On the other hand, beers that are below replacement level can accumulate negative BAR. An APA with a 2.5 that is just slightly below replacement level would reach -1.0 BAR by 250 check-ins, but would have to be wildly popular (somehow) to ever reach -2.0 BAR (over 50,000 check-ins). Meanwhile, a really terrible APA with an average rating of 2.0 would rapidly accumulate negative BAR, reaching -3.0 by 100 check-ins. I’m not sure why people would keep on drinking this beer if it’s so terrible, but then again I also don’t understand why a manager would give Jeff Francoeur 600 plate appearances. Some things simply defy all logic.
Now, let's look at a few real-world examples. Here are the top American Pale Ales by BAR.
Brewery | Beer | wOBAR | BAR |
---|---|---|---|
Three Floyds Brewing Company | Zombie Dust | 1.09 | 10.75 |
Hill Farmstead Brewery | Edward | 0.96 | 6.82 |
Carton Brewing Company | Boat Beer | 0.7 | 4.57 |
Fat Head's Brewery | Simply Simcoe | 0.76 | 4.56 |
Lagunitas Brewing Company | Fillmore Fusion | 0.63 | 4.46 |
Three Floyds Brewing Company | Alpha King | 0.48 | 4.39 |
Russian River Brewing Company | Row 2, Hill 56 | 0.42 | 3.22 |
Microbrasserie Jukebox | Jukebox Blonde | 0.65 | 3.15 |
BrewBoys | Hoppapotamus | 0.64 | 3.12 |
Zombie Dust has it all. The high rating and excellent distribution make it an MVP-caliber beer with the ability to accumulate over 10 BAR in under two months. Hill Farmstead Edward is harder to find than the next four beers, but it still reins supreme.
There is still work to be done with BAR.
One question that remains involves classification of beers. Should each unique style have its own replacement level, or should there be umbrella categories? Should IPAs and Double IPAs be compared to the same standard?
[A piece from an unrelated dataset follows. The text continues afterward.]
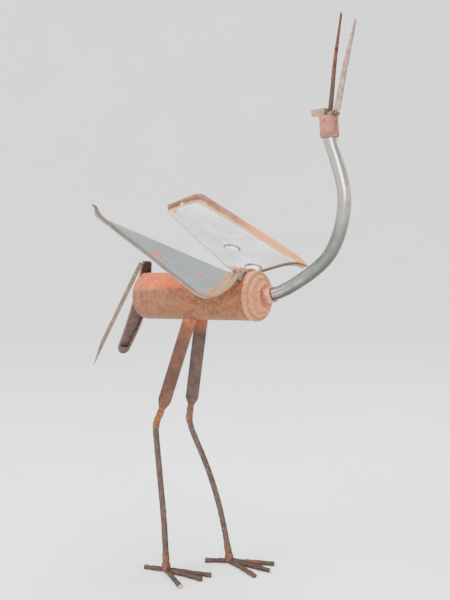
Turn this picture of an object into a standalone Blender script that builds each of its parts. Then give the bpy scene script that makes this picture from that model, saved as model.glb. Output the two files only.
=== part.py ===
"""Standing metal bird: a gas cylinder body on rod legs, with pan-half wings and a bent tube neck."""
import math

import bmesh
import bpy
from mathutils import Matrix, Vector

COLLECTION = "abstract_metal_bird"
CUTTERS = "cutters"

# Fits
WELD_GAP = 0.0003
GROUND_SINK = 0.0006
CUT_REACH = 0.100
SMOOTH_ANGLE = math.radians(38.0)

# Body: a closed steel cylinder, pitched up towards the neck
BODY_RADIUS = 0.043
BODY_LENGTH = 0.2575
BODY_REAR = Vector((-0.1345, 0.0, 0.4969))
BODY_PITCH = math.radians(5.4)
REAR_EDGE_RADIUS = 0.010
REAR_DISH = 0.002
BEAD_WIDTH = 0.010
BEAD_RISE = 0.0012
FRONT_STEP_RADIUS = 0.034
FRONT_STEP_DEPTH = 0.007
FRONT_RING_RADIUS = 0.023
FRONT_RING_DEPTH = 0.013
BEAD_SLOPE = 0.003
SHOULDER_INSET = 0.005
SHOULDER_RISE = 0.001
STEP_FILLET = 0.002
RING_FILLET = 0.004
EDGE_BREAK = 0.001
REAR_EDGE_STEPS = 5
BODY_STEPS = 48
BODY_TOP = Vector((0.0, 0.0, BODY_REAR.z + BODY_RADIUS))

# Boss that takes the neck
BOSS_RADIUS = 0.0143
BOSS_LENGTH = 0.013
BOSS_CHAMFER = 0.0015
BOSS_PITCH = math.radians(19.0)
BOSS_STEPS = 24

# Neck: one bent tube
NECK_RADIUS = 0.0116
NECK_CURVE = [
    (0.184, 0.5435), (0.2245, 0.5710), (0.250, 0.5935), (0.264, 0.6120), (0.2785, 0.6470),
    (0.2845, 0.681), (0.284, 0.712), (0.275, 0.744), (0.2635, 0.775),
]
NECK_SAMPLES = 5
NECK_SPARE = 0.003
NECK_STRAIGHT = 0.010
NECK_TOP_STRAIGHT = 0.006

# Head: a sleeve leaning back, with a crest stub and two beak blades
SLEEVE_FOOT = Vector((0.2560, 0.0, 0.7965))
SLEEVE_LEAN = math.radians(-5.0)
SLEEVE_RADIUS = 0.0158
SLEEVE_HEIGHT = 0.0355
SLEEVE_CHAMFER = 0.0012
SLEEVE_STEPS = 28
CREST_LENGTH = 0.0245
CREST_WIDTH = 0.016
CREST_HEIGHT = 0.0112
CREST_WALL = 0.0025
CREST_REACH = 0.0270
CREST_LIFT = 0.0014
CREST_LEAN = math.radians(-5.0)
BLADE_THICKNESS = 0.0055
BLADE_EDGE = 0.0008
BLADE_FOOT = 0.8270
BACK_BLADE_FOOT_X = 0.2552
BACK_BLADE_TIP = (0.2735, 0.995)
BACK_BLADE_WIDTHS = (0.0085, 0.0066, 0.0022)
BACK_BLADE_BEND = (0.2632, 0.919)
FRONT_BLADE_FOOT_X = 0.2660
FRONT_BLADE_TIP = (0.2996, 0.984)
FRONT_BLADE_WIDTHS = (0.0118, 0.0088, 0.0030)
FRONT_BLADE_BEND = (0.2840, 0.919)

# Wings: the two halves of a pressed steel pan
WING_LENGTH = 0.273
WING_ROOT_WIDTH = 0.182
WING_TIP_WIDTH = 0.066
PAN_SPARE = 0.030
RIM_HEIGHT = 0.011
RIM_PROFILE = [
    (0.0, 1.0), (0.0055, 1.0), (0.0072, 0.90), (0.0086, 0.62), (0.0106, 0.28),
    (0.0140, 0.07), (0.0185, 0.0),
]
FLOOR_RINGS = (0.8, 0.55, 0.28)
CORNER_RADIUS = 0.026
CORNER_STEPS = 7
SHEET = 0.0015
INNER_CORNER_RADIUS = 0.021
TIP_CORNER_RADIUS = 0.0234
SIDE_STEPS = (10, 7, 4, 10)
BOW_FADE = 0.090
ARCH_FADE = 0.055
DIP_WIDTH = 0.040
FLARE_REACH = 0.030
FLARE_WIDTH = 0.040
FLARE_LOW_SHARE = 0.15
TIP_HOLE_RADIUS = 0.0028
TIP_HOLE_PLACE = 0.028
TIP_HOLE_INSET = 0.008
TIP_HOLE_STEPS = 12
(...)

Another issue relates to tracking BAR over time. Because of the logarithmic nature of the volume portion of the equation, it would not be constructive to compare BAR from one month to the next. The same number of check-ins with the same rating would produce a lower BAR in the second month, because it gets more difficult to accumulate BAR over time. One idea would be to measure BAR on a yearly basis. When the calendar turns to January 1, the clock resets, the previous year is in the books, and everything starts from scratch, similar to seasons in baseball. This would allow people to compare how trends in rating and consumption affected BAR from one year to the next. If you want to look at trends on a smaller scale, you would still have to use wOBAR.
As BeerGraphs grows, we will continue to tinker with BAR to produce a better measure of “beer value,” but for now, we hope you’ll have fun with it in its current form. What do you think about BAR? We’d be happy to hear any ideas you have in the comments section, and we look forward to refining our measures with your help.